* **Your goal**:
Output the data below in full, byte for byte. Nothing may differ.

* **Given material**:
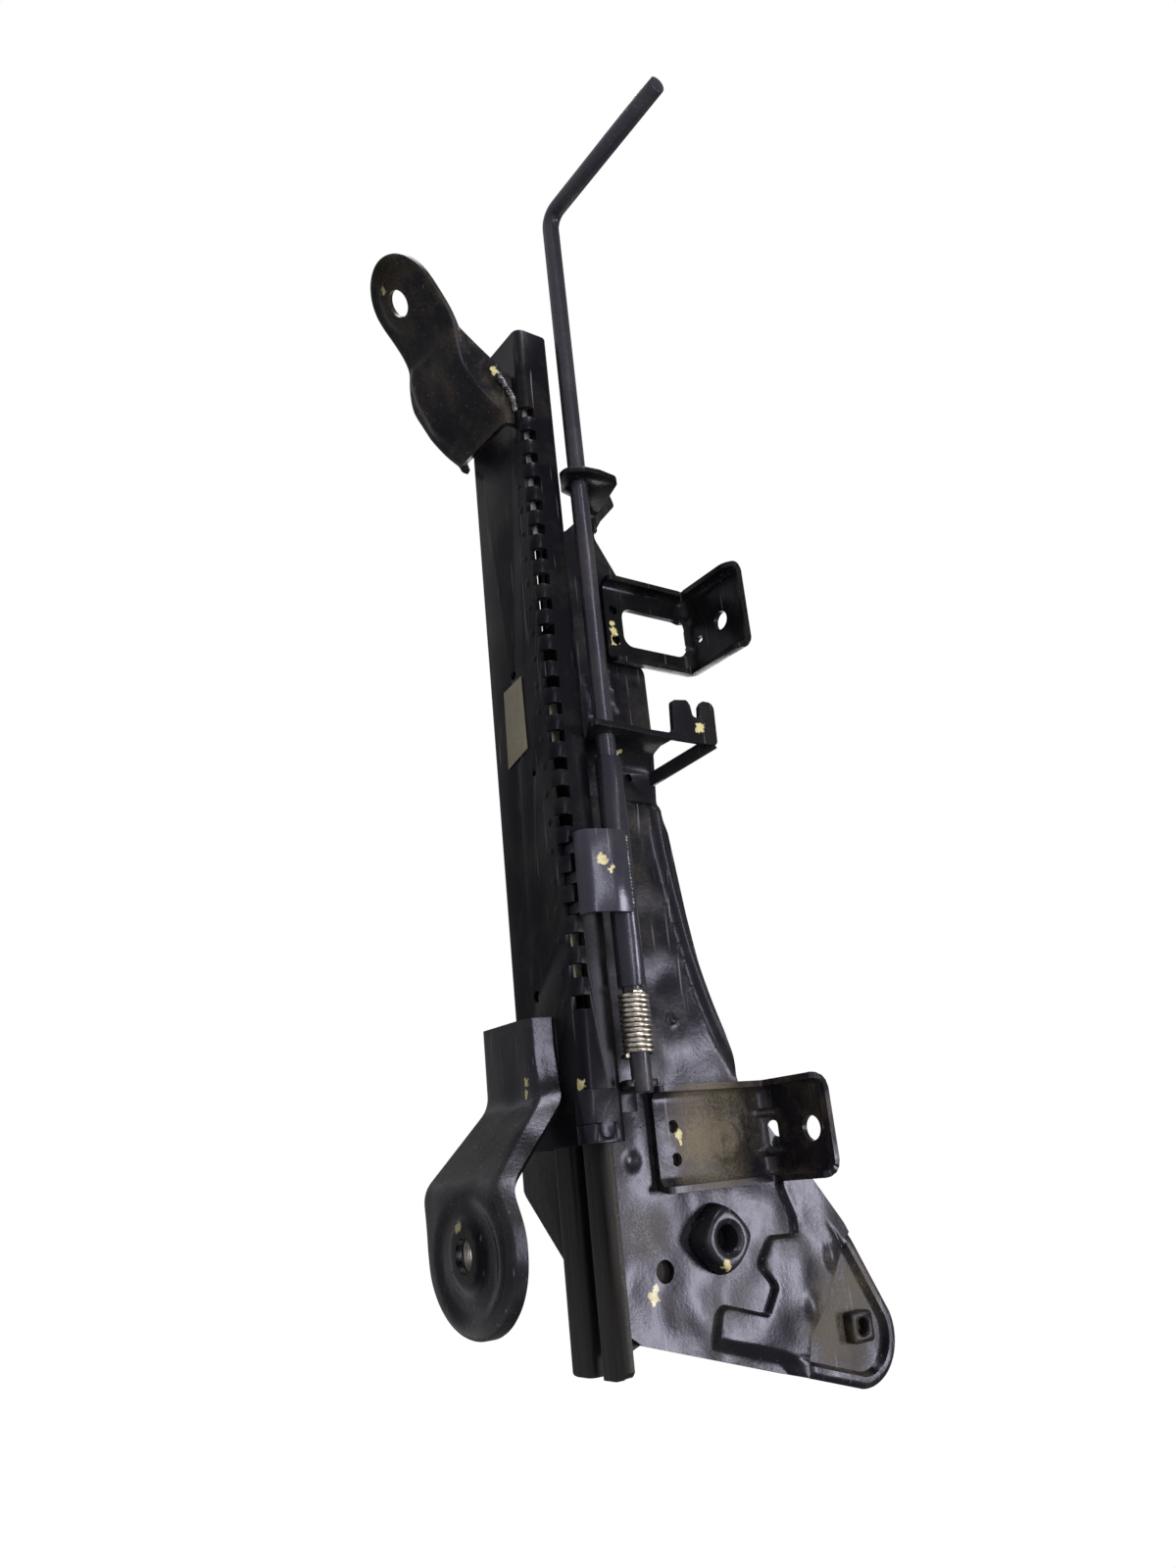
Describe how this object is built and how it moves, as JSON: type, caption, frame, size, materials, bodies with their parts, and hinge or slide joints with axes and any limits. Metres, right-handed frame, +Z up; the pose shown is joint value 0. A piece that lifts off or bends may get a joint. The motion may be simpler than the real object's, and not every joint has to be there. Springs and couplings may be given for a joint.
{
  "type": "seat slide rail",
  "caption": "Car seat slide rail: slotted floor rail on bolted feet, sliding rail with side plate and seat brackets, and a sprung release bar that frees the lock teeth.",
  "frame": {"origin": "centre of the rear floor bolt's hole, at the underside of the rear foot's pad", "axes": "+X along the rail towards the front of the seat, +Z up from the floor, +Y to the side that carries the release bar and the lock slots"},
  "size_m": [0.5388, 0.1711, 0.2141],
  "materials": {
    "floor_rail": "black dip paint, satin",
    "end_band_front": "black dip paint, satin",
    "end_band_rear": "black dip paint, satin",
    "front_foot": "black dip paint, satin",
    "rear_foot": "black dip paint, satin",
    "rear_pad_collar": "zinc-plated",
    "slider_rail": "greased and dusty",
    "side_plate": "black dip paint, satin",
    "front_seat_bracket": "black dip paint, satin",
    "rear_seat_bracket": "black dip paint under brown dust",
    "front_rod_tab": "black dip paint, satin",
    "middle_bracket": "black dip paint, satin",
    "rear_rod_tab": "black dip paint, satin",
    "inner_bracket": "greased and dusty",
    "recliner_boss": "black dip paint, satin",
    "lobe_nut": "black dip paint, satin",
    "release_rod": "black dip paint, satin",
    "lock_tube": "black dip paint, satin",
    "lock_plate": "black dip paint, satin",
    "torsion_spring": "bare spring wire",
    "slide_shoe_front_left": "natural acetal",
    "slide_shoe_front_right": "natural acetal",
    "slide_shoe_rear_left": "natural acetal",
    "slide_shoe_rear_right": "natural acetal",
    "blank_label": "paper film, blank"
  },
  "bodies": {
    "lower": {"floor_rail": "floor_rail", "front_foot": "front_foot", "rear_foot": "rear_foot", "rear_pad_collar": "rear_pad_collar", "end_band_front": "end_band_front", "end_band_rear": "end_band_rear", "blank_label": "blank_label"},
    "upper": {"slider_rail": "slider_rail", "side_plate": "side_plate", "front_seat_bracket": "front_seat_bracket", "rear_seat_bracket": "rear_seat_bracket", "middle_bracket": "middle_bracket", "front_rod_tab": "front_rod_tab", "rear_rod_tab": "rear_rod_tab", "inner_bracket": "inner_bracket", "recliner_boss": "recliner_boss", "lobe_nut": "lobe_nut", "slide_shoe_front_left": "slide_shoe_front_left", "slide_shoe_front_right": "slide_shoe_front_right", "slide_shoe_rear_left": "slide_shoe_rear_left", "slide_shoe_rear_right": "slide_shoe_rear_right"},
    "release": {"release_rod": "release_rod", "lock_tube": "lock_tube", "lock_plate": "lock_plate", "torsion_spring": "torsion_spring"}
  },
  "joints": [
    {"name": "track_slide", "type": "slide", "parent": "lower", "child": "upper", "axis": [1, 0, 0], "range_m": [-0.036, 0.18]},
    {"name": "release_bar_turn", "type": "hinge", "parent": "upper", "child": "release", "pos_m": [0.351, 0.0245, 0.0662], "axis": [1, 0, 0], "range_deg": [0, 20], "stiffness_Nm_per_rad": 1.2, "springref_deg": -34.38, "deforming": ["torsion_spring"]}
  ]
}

* **Result of the task**:
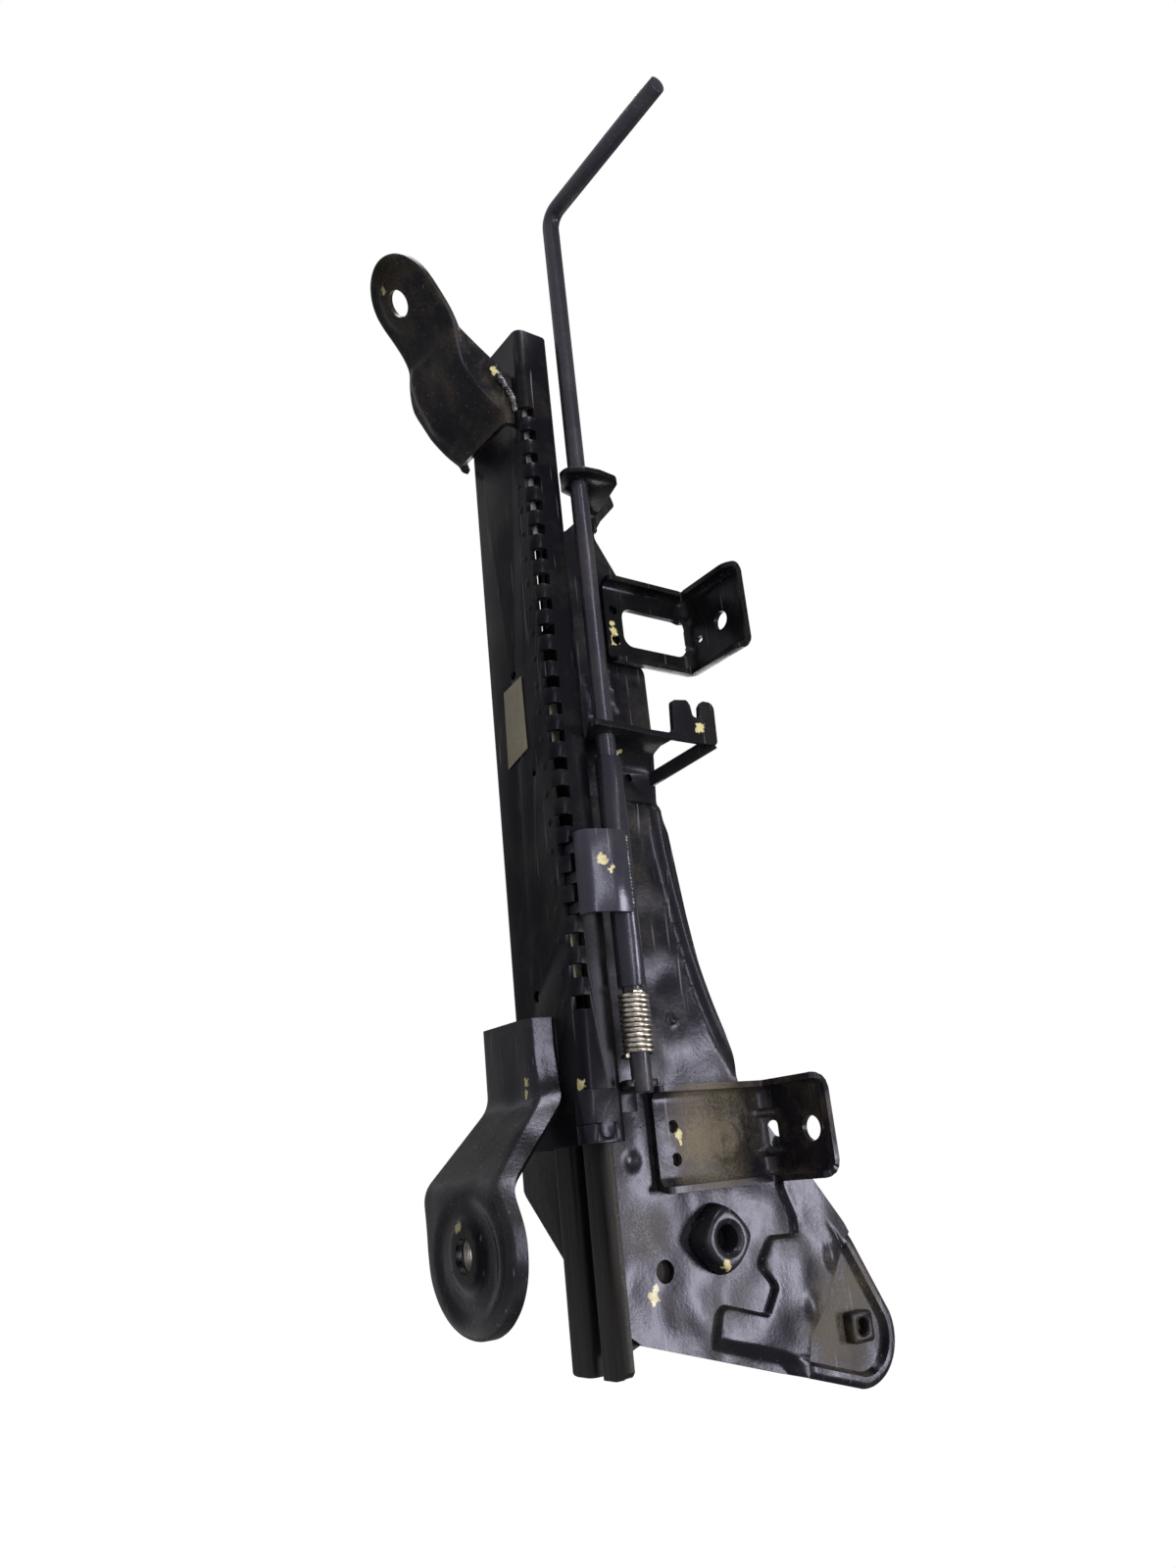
Describe how this object is built and how it moves, as JSON: type, caption, frame, size, materials, bodies with their parts, and hinge or slide joints with axes and any limits. Metres, right-handed frame, +Z up; the pose shown is joint value 0. A piece that lifts off or bends may get a joint. The motion may be simpler than the real object's, and not every joint has to be there. Springs and couplings may be given for a joint.
{
  "type": "seat slide rail",
  "caption": "Car seat slide rail: slotted floor rail on bolted feet, sliding rail with side plate and seat brackets, and a sprung release bar that frees the lock teeth.",
  "frame": {"origin": "centre of the rear floor bolt's hole, at the underside of the rear foot's pad", "axes": "+X along the rail towards the front of the seat, +Z up from the floor, +Y to the side that carries the release bar and the lock slots"},
  "size_m": [0.5388, 0.1711, 0.2141],
  "materials": {
    "floor_rail": "black dip paint, satin",
    "end_band_front": "black dip paint, satin",
    "end_band_rear": "black dip paint, satin",
    "front_foot": "black dip paint, satin",
    "rear_foot": "black dip paint, satin",
    "rear_pad_collar": "zinc-plated",
    "slider_rail": "greased and dusty",
    "side_plate": "black dip paint, satin",
    "front_seat_bracket": "black dip paint, satin",
    "rear_seat_bracket": "black dip paint under brown dust",
    "front_rod_tab": "black dip paint, satin",
    "middle_bracket": "black dip paint, satin",
    "rear_rod_tab": "black dip paint, satin",
    "inner_bracket": "greased and dusty",
    "recliner_boss": "black dip paint, satin",
    "lobe_nut": "black dip paint, satin",
    "release_rod": "black dip paint, satin",
    "lock_tube": "black dip paint, satin",
    "lock_plate": "black dip paint, satin",
    "torsion_spring": "bare spring wire",
    "slide_shoe_front_left": "natural acetal",
    "slide_shoe_front_right": "natural acetal",
    "slide_shoe_rear_left": "natural acetal",
    "slide_shoe_rear_right": "natural acetal",
    "blank_label": "paper film, blank"
  },
  "bodies": {
    "lower": {"floor_rail": "floor_rail", "front_foot": "front_foot", "rear_foot": "rear_foot", "rear_pad_collar": "rear_pad_collar", "end_band_front": "end_band_front", "end_band_rear": "end_band_rear", "blank_label": "blank_label"},
    "upper": {"slider_rail": "slider_rail", "side_plate": "side_plate", "front_seat_bracket": "front_seat_bracket", "rear_seat_bracket": "rear_seat_bracket", "middle_bracket": "middle_bracket", "front_rod_tab": "front_rod_tab", "rear_rod_tab": "rear_rod_tab", "inner_bracket": "inner_bracket", "recliner_boss": "recliner_boss", "lobe_nut": "lobe_nut", "slide_shoe_front_left": "slide_shoe_front_left", "slide_shoe_front_right": "slide_shoe_front_right", "slide_shoe_rear_left": "slide_shoe_rear_left", "slide_shoe_rear_right": "slide_shoe_rear_right"},
    "release": {"release_rod": "release_rod", "lock_tube": "lock_tube", "lock_plate": "lock_plate", "torsion_spring": "torsion_spring"}
  },
  "joints": [
    {"name": "track_slide", "type": "slide", "parent": "lower", "child": "upper", "axis": [1, 0, 0], "range_m": [-0.036, 0.18]},
    {"name": "release_bar_turn", "type": "hinge", "parent": "upper", "child": "release", "pos_m": [0.351, 0.0245, 0.0662], "axis": [1, 0, 0], "range_deg": [0, 20], "stiffness_Nm_per_rad": 1.2, "springref_deg": -34.38, "deforming": ["torsion_spring"]}
  ]
}